* _Short task_: Every line must be returned precisely as it is written.

☆ ☆ ☆ ☆ ☆

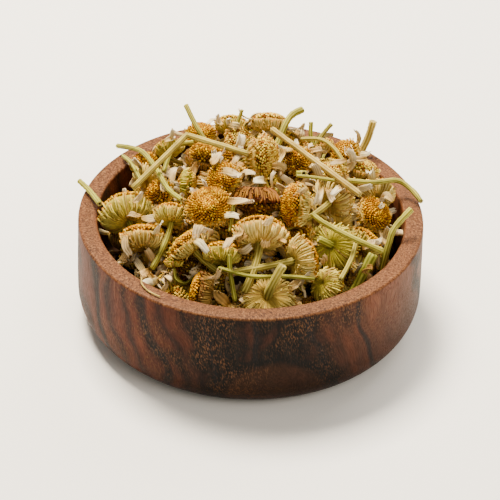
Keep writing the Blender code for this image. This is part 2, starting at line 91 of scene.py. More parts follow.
def oiled_hardwood_finish():
    """Dark figured hardwood under a thin oil: fine upright fibres, black heartwood in front, short pores."""
    finish, tree, shader = new_finish("oiled turned hardwood")
    place = add_node(tree, "TexCoord", {}).outputs["Object"]
    # In millimetres, with the grain leaning a little from upright
    grown = add_node(
        tree, "Mapping", {"Vector": place, "Rotation": (0.1, 0.2, 0), "Scale": (1000, 1000, 1000)}
    ).outputs[0]
    position = add_node(tree, "SeparateXYZ", {0: grown}).outputs
    sway = add_node(tree, "TexNoise", {"Vector": grown, "Scale": 0.045, "Detail": 2.0}).outputs["Color"]
    moved = add_node(
        tree, "VectorMath", {0: sway, 1: (12.0, 12.0, 12.0), 2: grown}, operation="MULTIPLY_ADD"
    ).outputs[0]
    cloud = add_node(tree, "TexNoise", {"Vector": moved, "Scale": 0.10, "Detail": 5.0}).outputs["Fac"]
    # Growth bands about 4 mm apart, soft-edged
    rings = add_node(
        tree, "TexWave",
        {"Vector": moved, "Scale": 0.08, "Distortion": 2.5, "Detail": 4.0, "Detail Scale": 1.5},
    ).outputs["Fac"]
    red = add_node(
        tree, "ValToRGB", {0: rings}, [(0.0, "#240D07"), (0.3, "#3C190D"), (1.0, "#502412")]
    ).outputs[0]
    black = add_node(
        tree, "ValToRGB", {0: rings}, [(0.0, "#010101"), (0.6, "#050403"), (1.0, "#0E0906")]
    ).outputs[0]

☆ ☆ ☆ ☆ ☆

* _Answer for this exercise_:
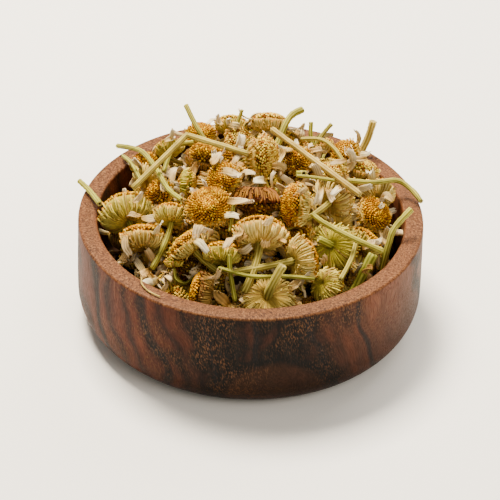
Keep writing the Blender code for this image. This is part 2, starting at line 91 of scene.py. More parts follow.
def oiled_hardwood_finish():
    """Dark figured hardwood under a thin oil: fine upright fibres, black heartwood in front, short pores."""
    finish, tree, shader = new_finish("oiled turned hardwood")
    place = add_node(tree, "TexCoord", {}).outputs["Object"]
    # In millimetres, with the grain leaning a little from upright
    grown = add_node(
        tree, "Mapping", {"Vector": place, "Rotation": (0.1, 0.2, 0), "Scale": (1000, 1000, 1000)}
    ).outputs[0]
    position = add_node(tree, "SeparateXYZ", {0: grown}).outputs
    sway = add_node(tree, "TexNoise", {"Vector": grown, "Scale": 0.045, "Detail": 2.0}).outputs["Color"]
    moved = add_node(
        tree, "VectorMath", {0: sway, 1: (12.0, 12.0, 12.0), 2: grown}, operation="MULTIPLY_ADD"
    ).outputs[0]
    cloud = add_node(tree, "TexNoise", {"Vector": moved, "Scale": 0.10, "Detail": 5.0}).outputs["Fac"]
    # Growth bands about 4 mm apart, soft-edged
    rings = add_node(
        tree, "TexWave",
        {"Vector": moved, "Scale": 0.08, "Distortion": 2.5, "Detail": 4.0, "Detail Scale": 1.5},
    ).outputs["Fac"]
    red = add_node(
        tree, "ValToRGB", {0: rings}, [(0.0, "#240D07"), (0.3, "#3C190D"), (1.0, "#502412")]
    ).outputs[0]
    black = add_node(
        tree, "ValToRGB", {0: rings}, [(0.0, "#010101"), (0.6, "#050403"), (1.0, "#0E0906")]
    ).outputs[0]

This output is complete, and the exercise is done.